• CHALLENGE: Your answer should consist only of the lines below from the one with "Model this object" through the one with "from mathutils.noise import noise", copied exactly.

• SUPPLIED MATERIAL:
--------------------------------------------------

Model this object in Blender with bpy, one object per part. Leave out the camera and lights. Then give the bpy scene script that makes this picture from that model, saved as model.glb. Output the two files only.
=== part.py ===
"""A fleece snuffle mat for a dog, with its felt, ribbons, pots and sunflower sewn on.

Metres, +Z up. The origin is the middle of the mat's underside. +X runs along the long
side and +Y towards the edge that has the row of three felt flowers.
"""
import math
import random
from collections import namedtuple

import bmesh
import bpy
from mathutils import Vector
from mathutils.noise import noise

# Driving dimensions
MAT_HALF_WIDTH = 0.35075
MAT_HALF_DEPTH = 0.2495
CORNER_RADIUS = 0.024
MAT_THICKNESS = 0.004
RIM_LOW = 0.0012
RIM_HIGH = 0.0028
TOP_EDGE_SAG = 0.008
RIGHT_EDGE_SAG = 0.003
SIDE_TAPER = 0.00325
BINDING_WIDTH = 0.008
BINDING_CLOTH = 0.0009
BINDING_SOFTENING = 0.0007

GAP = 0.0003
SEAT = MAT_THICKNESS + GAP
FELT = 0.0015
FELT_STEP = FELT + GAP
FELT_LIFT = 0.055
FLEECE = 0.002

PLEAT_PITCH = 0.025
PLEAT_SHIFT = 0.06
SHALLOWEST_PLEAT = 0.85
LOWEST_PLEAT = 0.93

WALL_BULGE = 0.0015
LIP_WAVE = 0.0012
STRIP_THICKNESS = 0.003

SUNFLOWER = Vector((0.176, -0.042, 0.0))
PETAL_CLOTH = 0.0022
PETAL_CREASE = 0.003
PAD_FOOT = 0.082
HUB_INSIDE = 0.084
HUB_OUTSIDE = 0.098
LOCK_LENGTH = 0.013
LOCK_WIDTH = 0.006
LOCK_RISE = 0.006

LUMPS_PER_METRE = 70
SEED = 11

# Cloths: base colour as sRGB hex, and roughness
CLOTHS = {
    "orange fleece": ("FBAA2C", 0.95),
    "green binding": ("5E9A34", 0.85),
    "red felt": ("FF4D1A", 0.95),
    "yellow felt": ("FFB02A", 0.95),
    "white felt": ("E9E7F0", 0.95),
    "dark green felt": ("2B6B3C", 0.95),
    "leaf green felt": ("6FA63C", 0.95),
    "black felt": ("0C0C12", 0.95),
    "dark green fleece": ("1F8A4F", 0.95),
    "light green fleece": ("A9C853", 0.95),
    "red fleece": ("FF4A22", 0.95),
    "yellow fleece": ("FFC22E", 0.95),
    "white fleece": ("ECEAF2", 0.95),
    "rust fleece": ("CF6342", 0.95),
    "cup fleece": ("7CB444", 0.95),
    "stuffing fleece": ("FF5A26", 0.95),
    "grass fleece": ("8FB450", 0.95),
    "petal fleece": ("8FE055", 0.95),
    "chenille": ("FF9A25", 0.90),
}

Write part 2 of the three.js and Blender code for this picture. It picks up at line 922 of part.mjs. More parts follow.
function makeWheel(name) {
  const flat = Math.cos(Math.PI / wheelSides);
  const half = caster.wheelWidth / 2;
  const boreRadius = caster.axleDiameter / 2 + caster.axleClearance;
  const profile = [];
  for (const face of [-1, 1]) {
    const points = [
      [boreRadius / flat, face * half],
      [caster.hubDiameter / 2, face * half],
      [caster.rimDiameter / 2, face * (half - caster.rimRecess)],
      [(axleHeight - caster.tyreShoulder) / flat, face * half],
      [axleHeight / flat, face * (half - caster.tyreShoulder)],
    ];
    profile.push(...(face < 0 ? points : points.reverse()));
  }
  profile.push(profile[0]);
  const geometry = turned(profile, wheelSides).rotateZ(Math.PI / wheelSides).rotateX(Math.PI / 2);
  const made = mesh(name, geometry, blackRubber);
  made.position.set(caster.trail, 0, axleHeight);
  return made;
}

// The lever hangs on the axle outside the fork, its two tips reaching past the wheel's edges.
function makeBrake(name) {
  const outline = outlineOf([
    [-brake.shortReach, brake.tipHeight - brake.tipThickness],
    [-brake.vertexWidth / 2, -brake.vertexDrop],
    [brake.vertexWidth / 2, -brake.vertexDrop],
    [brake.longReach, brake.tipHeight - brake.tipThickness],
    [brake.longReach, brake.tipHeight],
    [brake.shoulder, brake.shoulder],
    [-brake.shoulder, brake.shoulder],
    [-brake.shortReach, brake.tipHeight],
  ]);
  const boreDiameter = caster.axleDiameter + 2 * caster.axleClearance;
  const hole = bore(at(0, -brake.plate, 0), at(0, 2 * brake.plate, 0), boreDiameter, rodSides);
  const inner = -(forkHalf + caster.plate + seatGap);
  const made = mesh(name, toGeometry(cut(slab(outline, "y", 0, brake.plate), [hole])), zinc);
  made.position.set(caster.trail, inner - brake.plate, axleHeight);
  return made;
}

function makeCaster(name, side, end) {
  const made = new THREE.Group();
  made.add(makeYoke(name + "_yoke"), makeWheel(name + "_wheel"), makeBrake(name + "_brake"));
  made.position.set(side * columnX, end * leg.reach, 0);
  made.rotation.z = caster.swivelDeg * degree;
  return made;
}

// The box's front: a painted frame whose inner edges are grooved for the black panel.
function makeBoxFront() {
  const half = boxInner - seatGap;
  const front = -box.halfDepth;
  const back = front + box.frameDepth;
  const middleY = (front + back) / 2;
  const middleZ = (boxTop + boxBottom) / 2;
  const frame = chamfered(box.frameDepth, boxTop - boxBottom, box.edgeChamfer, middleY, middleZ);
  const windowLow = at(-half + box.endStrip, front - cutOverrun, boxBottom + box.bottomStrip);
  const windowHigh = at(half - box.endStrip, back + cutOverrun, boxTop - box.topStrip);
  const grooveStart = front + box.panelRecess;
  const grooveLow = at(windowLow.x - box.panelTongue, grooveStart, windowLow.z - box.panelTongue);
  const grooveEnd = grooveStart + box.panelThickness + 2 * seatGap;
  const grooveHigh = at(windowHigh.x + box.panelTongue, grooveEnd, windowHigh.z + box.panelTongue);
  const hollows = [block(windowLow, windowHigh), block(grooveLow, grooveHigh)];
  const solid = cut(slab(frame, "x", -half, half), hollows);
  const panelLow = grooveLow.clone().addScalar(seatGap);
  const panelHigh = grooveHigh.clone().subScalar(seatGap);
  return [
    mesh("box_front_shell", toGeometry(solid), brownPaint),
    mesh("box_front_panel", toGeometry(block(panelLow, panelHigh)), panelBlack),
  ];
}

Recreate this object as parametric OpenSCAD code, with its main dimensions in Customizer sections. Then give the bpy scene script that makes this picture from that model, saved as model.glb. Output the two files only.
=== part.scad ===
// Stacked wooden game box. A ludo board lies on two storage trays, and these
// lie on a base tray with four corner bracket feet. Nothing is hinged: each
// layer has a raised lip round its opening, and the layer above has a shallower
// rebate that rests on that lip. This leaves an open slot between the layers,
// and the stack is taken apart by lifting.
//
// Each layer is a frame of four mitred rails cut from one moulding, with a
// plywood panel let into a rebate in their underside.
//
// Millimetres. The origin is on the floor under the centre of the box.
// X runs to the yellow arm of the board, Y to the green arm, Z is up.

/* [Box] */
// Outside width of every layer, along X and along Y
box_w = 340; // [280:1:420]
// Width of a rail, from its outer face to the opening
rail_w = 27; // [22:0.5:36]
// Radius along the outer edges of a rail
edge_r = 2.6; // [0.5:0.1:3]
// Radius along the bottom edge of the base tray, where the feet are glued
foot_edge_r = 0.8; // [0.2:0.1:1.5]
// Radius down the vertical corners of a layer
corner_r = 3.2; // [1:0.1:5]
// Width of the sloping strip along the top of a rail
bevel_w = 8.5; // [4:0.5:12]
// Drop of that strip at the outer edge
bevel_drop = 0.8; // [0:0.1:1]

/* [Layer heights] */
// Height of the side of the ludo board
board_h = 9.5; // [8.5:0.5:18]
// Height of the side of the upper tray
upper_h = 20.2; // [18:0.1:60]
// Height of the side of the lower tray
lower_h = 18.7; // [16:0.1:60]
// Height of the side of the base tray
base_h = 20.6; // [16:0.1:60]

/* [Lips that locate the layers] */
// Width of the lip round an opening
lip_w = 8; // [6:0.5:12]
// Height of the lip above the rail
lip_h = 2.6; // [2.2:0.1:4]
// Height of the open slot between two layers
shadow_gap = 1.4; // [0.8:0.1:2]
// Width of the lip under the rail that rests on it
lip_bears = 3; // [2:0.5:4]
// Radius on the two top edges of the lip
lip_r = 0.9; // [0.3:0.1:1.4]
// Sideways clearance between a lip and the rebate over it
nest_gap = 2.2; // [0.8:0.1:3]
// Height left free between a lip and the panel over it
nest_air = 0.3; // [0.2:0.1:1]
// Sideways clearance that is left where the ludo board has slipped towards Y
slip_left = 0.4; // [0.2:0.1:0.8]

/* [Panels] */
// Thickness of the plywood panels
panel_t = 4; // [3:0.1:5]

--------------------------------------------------

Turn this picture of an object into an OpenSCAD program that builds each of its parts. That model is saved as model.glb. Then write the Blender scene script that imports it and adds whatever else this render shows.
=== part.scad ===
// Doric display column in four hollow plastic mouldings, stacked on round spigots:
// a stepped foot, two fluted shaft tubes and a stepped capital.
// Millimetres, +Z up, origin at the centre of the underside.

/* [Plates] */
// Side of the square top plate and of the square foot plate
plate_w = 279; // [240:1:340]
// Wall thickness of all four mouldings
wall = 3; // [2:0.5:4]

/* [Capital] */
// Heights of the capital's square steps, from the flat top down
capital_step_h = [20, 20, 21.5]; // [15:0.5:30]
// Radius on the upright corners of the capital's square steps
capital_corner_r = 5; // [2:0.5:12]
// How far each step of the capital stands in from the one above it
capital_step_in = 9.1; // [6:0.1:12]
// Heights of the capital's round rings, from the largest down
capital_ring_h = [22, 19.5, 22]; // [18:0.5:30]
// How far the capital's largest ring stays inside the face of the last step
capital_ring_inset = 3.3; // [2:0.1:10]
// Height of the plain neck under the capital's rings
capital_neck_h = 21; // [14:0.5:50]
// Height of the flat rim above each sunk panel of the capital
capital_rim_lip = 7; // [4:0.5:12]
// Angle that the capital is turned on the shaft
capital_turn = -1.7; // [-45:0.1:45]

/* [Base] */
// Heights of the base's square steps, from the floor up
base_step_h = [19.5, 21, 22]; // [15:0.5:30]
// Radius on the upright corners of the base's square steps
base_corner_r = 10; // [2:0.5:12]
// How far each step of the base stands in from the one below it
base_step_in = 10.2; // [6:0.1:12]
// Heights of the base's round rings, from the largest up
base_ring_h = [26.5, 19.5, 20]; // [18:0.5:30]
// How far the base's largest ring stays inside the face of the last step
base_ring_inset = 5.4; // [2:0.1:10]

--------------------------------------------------

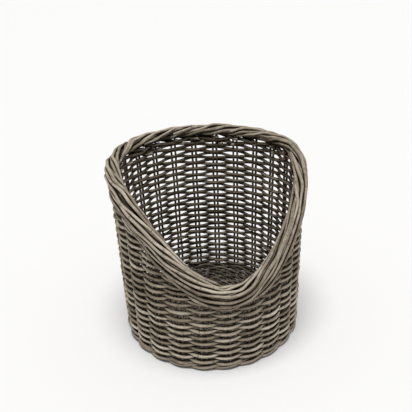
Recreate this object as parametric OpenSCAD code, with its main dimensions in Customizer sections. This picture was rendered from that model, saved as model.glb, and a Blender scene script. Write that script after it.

--------------------------------------------------

• RESULT OF THIS EXERCISE:
Model this object in Blender with bpy, one object per part. Leave out the camera and lights. Then give the bpy scene script that makes this picture from that model, saved as model.glb. Output the two files only.
=== part.py ===
"""A fleece snuffle mat for a dog, with its felt, ribbons, pots and sunflower sewn on.

Metres, +Z up. The origin is the middle of the mat's underside. +X runs along the long
side and +Y towards the edge that has the row of three felt flowers.
"""
import math
import random
from collections import namedtuple

import bmesh
import bpy
from mathutils import Vector
from mathutils.noise import noise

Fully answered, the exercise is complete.